[Entries with parts and joints]
═══

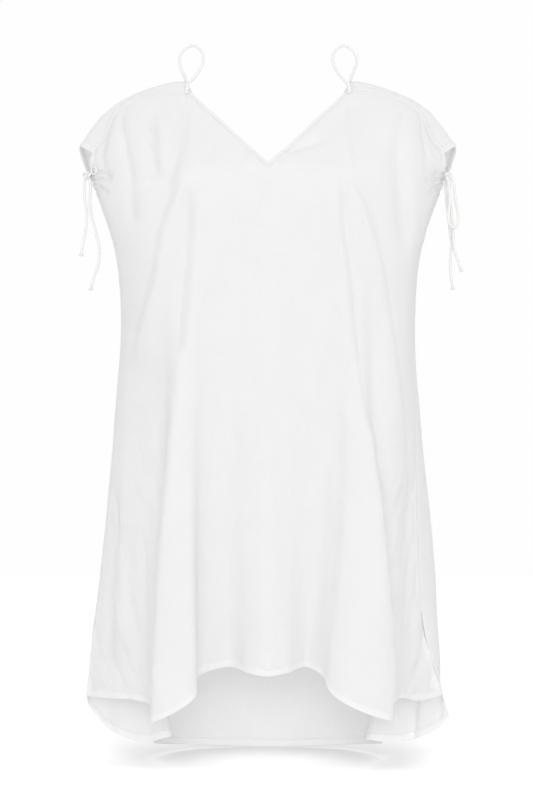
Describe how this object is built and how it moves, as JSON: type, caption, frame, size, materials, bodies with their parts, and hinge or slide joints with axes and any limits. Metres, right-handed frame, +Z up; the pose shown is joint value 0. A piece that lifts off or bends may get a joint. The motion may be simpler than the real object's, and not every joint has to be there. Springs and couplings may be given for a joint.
{
  "type": "tunic top",
  "caption": "Sleeveless V-neck tunic top in sheer white cloth, with tied cap sleeves, strap loops on the shoulders, side slits and a hem that is longer at the back.",
  "frame": {"origin": "midway between the two neck points, where the wearer's shoulders hold the top up", "axes": "+Z up, -Y out of the front, +X to the right as seen from the front"},
  "size_m": [0.5445, 0.3222, 1.0227],
  "materials": {
    "white_voile": "matt, sheer, plain weave",
    "white_binding": "matt, folded double",
    "rouleau_cord": "matt, turned bias tube"
  },
  "bodies": {
    "root": {"front_panel": "white_voile", "back_panel": "white_voile", "neck_binding_front": "white_binding", "neck_binding_back": "white_binding", "sleeve_casing_l": "white_binding", "sleeve_casing_r": "white_binding", "strap_loop_l": "rouleau_cord", "strap_loop_r": "rouleau_cord", "tie_knot_l": "rouleau_cord", "tie_ring_l": "rouleau_cord", "tie_end_l_short": "rouleau_cord", "tie_end_l_long": "rouleau_cord", "tie_tip_l_short": "rouleau_cord", "tie_tip_l_long": "rouleau_cord", "tie_knot_r": "rouleau_cord", "tie_loop_r": "rouleau_cord", "tie_end_r_short": "rouleau_cord", "tie_end_r_long": "rouleau_cord", "tie_tip_r_short": "rouleau_cord", "tie_tip_r_long": "rouleau_cord"}
  },
  "joints": []
}
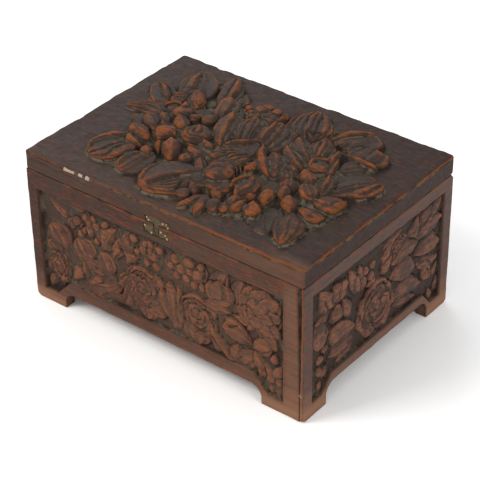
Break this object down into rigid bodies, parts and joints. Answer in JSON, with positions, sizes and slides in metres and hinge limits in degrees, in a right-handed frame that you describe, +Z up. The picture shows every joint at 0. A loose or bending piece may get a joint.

═══

Select and copy every line of the material that holds the string "type".

Describe how this object is built and how it moves, as JSON: type, caption, frame, size, materials, bodies with their parts, and hinge or slide joints with axes and any limits. Metres, right-handed frame, +Z up; the pose shown is joint value 0. A piece that lifts off or bends may get a joint. The motion may be simpler than the real object's, and not every joint has to be there. Springs and couplings may be given for a joint.
  "type": "tunic top",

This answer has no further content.